* begin Data segment *
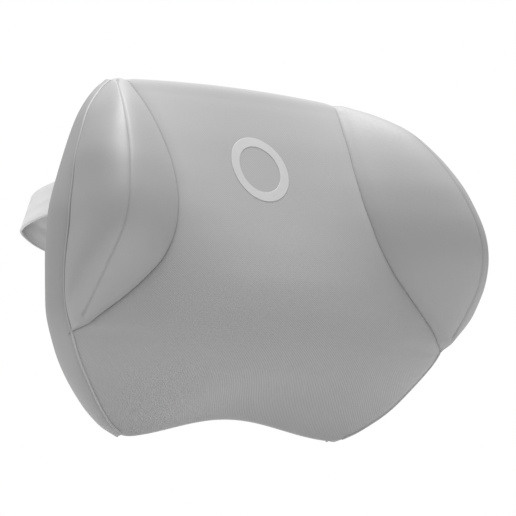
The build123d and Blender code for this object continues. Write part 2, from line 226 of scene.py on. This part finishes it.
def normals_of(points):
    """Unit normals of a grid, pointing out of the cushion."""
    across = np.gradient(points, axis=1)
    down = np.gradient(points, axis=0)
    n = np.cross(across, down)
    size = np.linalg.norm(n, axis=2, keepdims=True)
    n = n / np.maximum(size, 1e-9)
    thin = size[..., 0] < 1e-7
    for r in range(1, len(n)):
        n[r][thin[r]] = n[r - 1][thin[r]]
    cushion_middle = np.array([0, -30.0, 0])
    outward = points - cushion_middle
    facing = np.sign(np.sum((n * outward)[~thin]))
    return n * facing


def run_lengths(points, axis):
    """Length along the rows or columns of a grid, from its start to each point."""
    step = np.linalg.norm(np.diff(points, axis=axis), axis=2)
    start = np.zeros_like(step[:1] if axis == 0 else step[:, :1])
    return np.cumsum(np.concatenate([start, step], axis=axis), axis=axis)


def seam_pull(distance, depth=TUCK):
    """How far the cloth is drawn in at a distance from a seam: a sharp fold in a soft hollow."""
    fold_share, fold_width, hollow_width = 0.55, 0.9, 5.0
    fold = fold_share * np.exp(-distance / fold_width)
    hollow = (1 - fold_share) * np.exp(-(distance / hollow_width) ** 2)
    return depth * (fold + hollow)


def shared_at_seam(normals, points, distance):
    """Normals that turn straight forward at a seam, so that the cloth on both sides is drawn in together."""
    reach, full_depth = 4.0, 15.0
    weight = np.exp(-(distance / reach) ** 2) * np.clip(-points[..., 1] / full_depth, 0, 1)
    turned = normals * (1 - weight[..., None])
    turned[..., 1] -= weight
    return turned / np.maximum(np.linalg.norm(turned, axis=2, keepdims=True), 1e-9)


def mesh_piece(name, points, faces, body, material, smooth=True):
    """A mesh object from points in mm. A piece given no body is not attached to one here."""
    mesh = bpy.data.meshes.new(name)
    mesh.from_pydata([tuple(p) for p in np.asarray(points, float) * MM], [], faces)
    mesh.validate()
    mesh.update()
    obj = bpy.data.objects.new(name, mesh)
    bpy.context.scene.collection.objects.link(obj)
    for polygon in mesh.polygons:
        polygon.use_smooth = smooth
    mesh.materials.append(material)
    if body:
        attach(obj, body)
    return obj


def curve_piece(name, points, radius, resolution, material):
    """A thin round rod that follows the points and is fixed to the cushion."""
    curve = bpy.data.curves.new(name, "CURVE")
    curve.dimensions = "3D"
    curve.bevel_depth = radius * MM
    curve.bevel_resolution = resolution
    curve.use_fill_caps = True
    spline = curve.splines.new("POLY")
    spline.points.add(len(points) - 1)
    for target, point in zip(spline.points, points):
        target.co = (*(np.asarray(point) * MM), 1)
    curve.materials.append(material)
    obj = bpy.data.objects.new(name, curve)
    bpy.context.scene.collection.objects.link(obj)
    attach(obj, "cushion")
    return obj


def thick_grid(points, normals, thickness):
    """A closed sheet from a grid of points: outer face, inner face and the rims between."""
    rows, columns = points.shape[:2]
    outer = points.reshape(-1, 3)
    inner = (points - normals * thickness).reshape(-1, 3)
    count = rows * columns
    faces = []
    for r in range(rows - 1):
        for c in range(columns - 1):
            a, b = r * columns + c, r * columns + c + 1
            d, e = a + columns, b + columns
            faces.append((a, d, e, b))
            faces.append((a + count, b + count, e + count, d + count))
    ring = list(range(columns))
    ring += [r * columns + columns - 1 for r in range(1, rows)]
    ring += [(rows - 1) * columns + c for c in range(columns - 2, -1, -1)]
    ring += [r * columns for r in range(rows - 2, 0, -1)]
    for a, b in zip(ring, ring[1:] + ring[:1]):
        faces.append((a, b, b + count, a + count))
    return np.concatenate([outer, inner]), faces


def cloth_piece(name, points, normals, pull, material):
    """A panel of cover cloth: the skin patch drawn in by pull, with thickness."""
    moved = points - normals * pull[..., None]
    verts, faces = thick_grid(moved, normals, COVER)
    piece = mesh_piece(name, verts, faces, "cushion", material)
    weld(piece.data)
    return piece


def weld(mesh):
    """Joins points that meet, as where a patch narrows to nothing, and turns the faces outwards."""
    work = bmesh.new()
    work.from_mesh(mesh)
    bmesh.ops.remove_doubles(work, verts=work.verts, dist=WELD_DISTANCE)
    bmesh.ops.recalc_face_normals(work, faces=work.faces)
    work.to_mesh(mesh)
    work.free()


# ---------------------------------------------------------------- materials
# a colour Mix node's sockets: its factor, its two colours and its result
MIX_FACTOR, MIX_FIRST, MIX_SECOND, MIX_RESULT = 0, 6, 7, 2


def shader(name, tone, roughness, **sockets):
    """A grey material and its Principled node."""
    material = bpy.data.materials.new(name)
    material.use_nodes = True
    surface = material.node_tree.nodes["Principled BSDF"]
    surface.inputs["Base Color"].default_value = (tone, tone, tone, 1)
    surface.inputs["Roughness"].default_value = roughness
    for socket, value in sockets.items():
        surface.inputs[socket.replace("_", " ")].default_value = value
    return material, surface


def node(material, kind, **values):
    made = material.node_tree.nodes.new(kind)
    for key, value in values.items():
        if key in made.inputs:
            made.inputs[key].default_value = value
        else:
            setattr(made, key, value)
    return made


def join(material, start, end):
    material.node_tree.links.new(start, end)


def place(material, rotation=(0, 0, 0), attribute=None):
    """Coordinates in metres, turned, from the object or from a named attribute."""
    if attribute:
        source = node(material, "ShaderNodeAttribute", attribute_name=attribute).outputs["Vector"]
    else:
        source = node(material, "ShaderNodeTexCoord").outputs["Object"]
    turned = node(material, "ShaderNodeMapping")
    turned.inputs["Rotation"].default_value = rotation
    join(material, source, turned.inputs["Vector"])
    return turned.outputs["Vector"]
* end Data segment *
Quote the listing in full, please, keeping every line exact.

• [Response to the task]
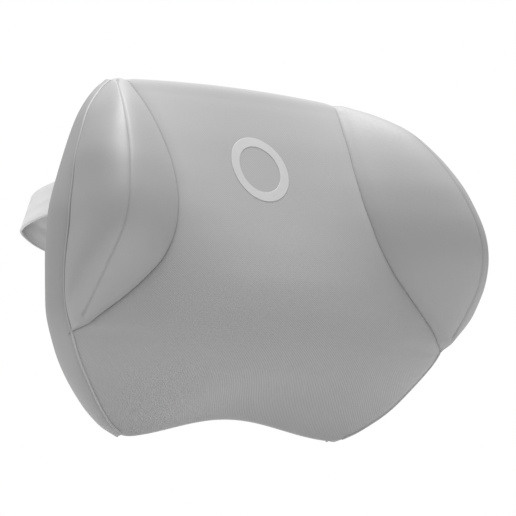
The build123d and Blender code for this object continues. Write part 2, from line 226 of scene.py on. This part finishes it.
def normals_of(points):
    """Unit normals of a grid, pointing out of the cushion."""
    across = np.gradient(points, axis=1)
    down = np.gradient(points, axis=0)
    n = np.cross(across, down)
    size = np.linalg.norm(n, axis=2, keepdims=True)
    n = n / np.maximum(size, 1e-9)
    thin = size[..., 0] < 1e-7
    for r in range(1, len(n)):
        n[r][thin[r]] = n[r - 1][thin[r]]
    cushion_middle = np.array([0, -30.0, 0])
    outward = points - cushion_middle
    facing = np.sign(np.sum((n * outward)[~thin]))
    return n * facing


def run_lengths(points, axis):
    """Length along the rows or columns of a grid, from its start to each point."""
    step = np.linalg.norm(np.diff(points, axis=axis), axis=2)
    start = np.zeros_like(step[:1] if axis == 0 else step[:, :1])
    return np.cumsum(np.concatenate([start, step], axis=axis), axis=axis)


def seam_pull(distance, depth=TUCK):
    """How far the cloth is drawn in at a distance from a seam: a sharp fold in a soft hollow."""
    fold_share, fold_width, hollow_width = 0.55, 0.9, 5.0
    fold = fold_share * np.exp(-distance / fold_width)
    hollow = (1 - fold_share) * np.exp(-(distance / hollow_width) ** 2)
    return depth * (fold + hollow)


def shared_at_seam(normals, points, distance):
    """Normals that turn straight forward at a seam, so that the cloth on both sides is drawn in together."""
    reach, full_depth = 4.0, 15.0
    weight = np.exp(-(distance / reach) ** 2) * np.clip(-points[..., 1] / full_depth, 0, 1)
    turned = normals * (1 - weight[..., None])
    turned[..., 1] -= weight
    return turned / np.maximum(np.linalg.norm(turned, axis=2, keepdims=True), 1e-9)


def mesh_piece(name, points, faces, body, material, smooth=True):
    """A mesh object from points in mm. A piece given no body is not attached to one here."""
    mesh = bpy.data.meshes.new(name)
    mesh.from_pydata([tuple(p) for p in np.asarray(points, float) * MM], [], faces)
    mesh.validate()
    mesh.update()
    obj = bpy.data.objects.new(name, mesh)
    bpy.context.scene.collection.objects.link(obj)
    for polygon in mesh.polygons:
        polygon.use_smooth = smooth
    mesh.materials.append(material)
    if body:
        attach(obj, body)
    return obj


def curve_piece(name, points, radius, resolution, material):
    """A thin round rod that follows the points and is fixed to the cushion."""
    curve = bpy.data.curves.new(name, "CURVE")
    curve.dimensions = "3D"
    curve.bevel_depth = radius * MM
    curve.bevel_resolution = resolution
    curve.use_fill_caps = True
    spline = curve.splines.new("POLY")
    spline.points.add(len(points) - 1)
    for target, point in zip(spline.points, points):
        target.co = (*(np.asarray(point) * MM), 1)
    curve.materials.append(material)
    obj = bpy.data.objects.new(name, curve)
    bpy.context.scene.collection.objects.link(obj)
    attach(obj, "cushion")
    return obj


def thick_grid(points, normals, thickness):
    """A closed sheet from a grid of points: outer face, inner face and the rims between."""
    rows, columns = points.shape[:2]
    outer = points.reshape(-1, 3)
    inner = (points - normals * thickness).reshape(-1, 3)
    count = rows * columns
    faces = []
    for r in range(rows - 1):
        for c in range(columns - 1):
            a, b = r * columns + c, r * columns + c + 1
            d, e = a + columns, b + columns
            faces.append((a, d, e, b))
            faces.append((a + count, b + count, e + count, d + count))
    ring = list(range(columns))
    ring += [r * columns + columns - 1 for r in range(1, rows)]
    ring += [(rows - 1) * columns + c for c in range(columns - 2, -1, -1)]
    ring += [r * columns for r in range(rows - 2, 0, -1)]
    for a, b in zip(ring, ring[1:] + ring[:1]):
        faces.append((a, b, b + count, a + count))
    return np.concatenate([outer, inner]), faces


def cloth_piece(name, points, normals, pull, material):
    """A panel of cover cloth: the skin patch drawn in by pull, with thickness."""
    moved = points - normals * pull[..., None]
    verts, faces = thick_grid(moved, normals, COVER)
    piece = mesh_piece(name, verts, faces, "cushion", material)
    weld(piece.data)
    return piece


def weld(mesh):
    """Joins points that meet, as where a patch narrows to nothing, and turns the faces outwards."""
    work = bmesh.new()
    work.from_mesh(mesh)
    bmesh.ops.remove_doubles(work, verts=work.verts, dist=WELD_DISTANCE)
    bmesh.ops.recalc_face_normals(work, faces=work.faces)
    work.to_mesh(mesh)
    work.free()


# ---------------------------------------------------------------- materials
# a colour Mix node's sockets: its factor, its two colours and its result
MIX_FACTOR, MIX_FIRST, MIX_SECOND, MIX_RESULT = 0, 6, 7, 2


def shader(name, tone, roughness, **sockets):
    """A grey material and its Principled node."""
    material = bpy.data.materials.new(name)
    material.use_nodes = True
    surface = material.node_tree.nodes["Principled BSDF"]
    surface.inputs["Base Color"].default_value = (tone, tone, tone, 1)
    surface.inputs["Roughness"].default_value = roughness
    for socket, value in sockets.items():
        surface.inputs[socket.replace("_", " ")].default_value = value
    return material, surface


def node(material, kind, **values):
    made = material.node_tree.nodes.new(kind)
    for key, value in values.items():
        if key in made.inputs:
            made.inputs[key].default_value = value
        else:
            setattr(made, key, value)
    return made


def join(material, start, end):
    material.node_tree.links.new(start, end)


def place(material, rotation=(0, 0, 0), attribute=None):
    """Coordinates in metres, turned, from the object or from a named attribute."""
    if attribute:
        source = node(material, "ShaderNodeAttribute", attribute_name=attribute).outputs["Vector"]
    else:
        source = node(material, "ShaderNodeTexCoord").outputs["Object"]
    turned = node(material, "ShaderNodeMapping")
    turned.inputs["Rotation"].default_value = rotation
    join(material, source, turned.inputs["Vector"])
    return turned.outputs["Vector"]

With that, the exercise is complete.